01 - 
                Combine the flour, sourdough starter, maple syrup, water, and salt in the bowl of a stand mixer and mix on medium speed for 10 minutes, until the dough forms a ball.
              
              
              
                02 - 
                Let the dough proof until doubled in size. This can take about 12 hours.
              
              
              
                03 - 
                Drop 2 tsp of cream cheese at a time onto parchment paper to make 15 little balls. Freeze them until the dough has finished proofing.
              
              
              
                04 - 
                Separate the dough into 15 balls. Take one ball and roll it into a circle. Place a frozen cream cheese ball in the center, and wrap the dough around it.
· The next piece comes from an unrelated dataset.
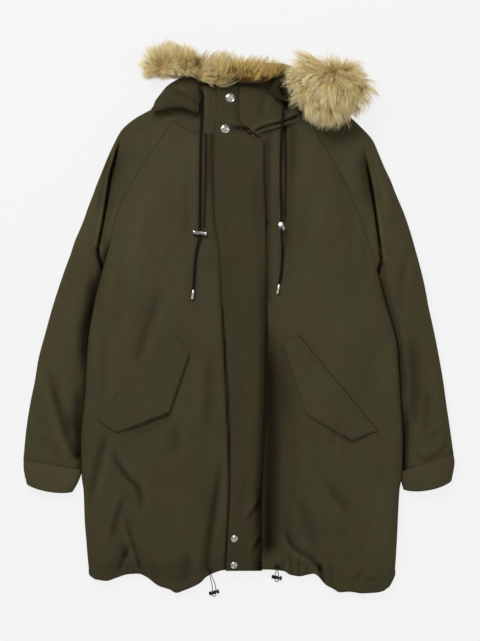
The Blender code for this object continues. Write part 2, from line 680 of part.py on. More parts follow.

Repeat for the remaining dough balls and cream cheese.
              
              
              
                05 - 
                Refrigerate the stuffed dough balls for at least 1 hour, or up to overnight.
              
              
              
                06 - 
                Boil 6 cups of water with 1 tbsp of baking soda.
              
              
              
                07 - 
                Preheat the oven to 400 degrees Fahrenheit.
              
              
              
                08 - 
                Drop the stuffed dough balls into the boiling water, 3 or 4 at a time, and boil for 1 minute. Remove from the pot and let cool on a rack.
              
              
              
                09 - 
                Add your preferred toppings to the bagel bites or leave them plain. Bake in the preheated oven for 15 minutes, until slightly browned. Serve warm.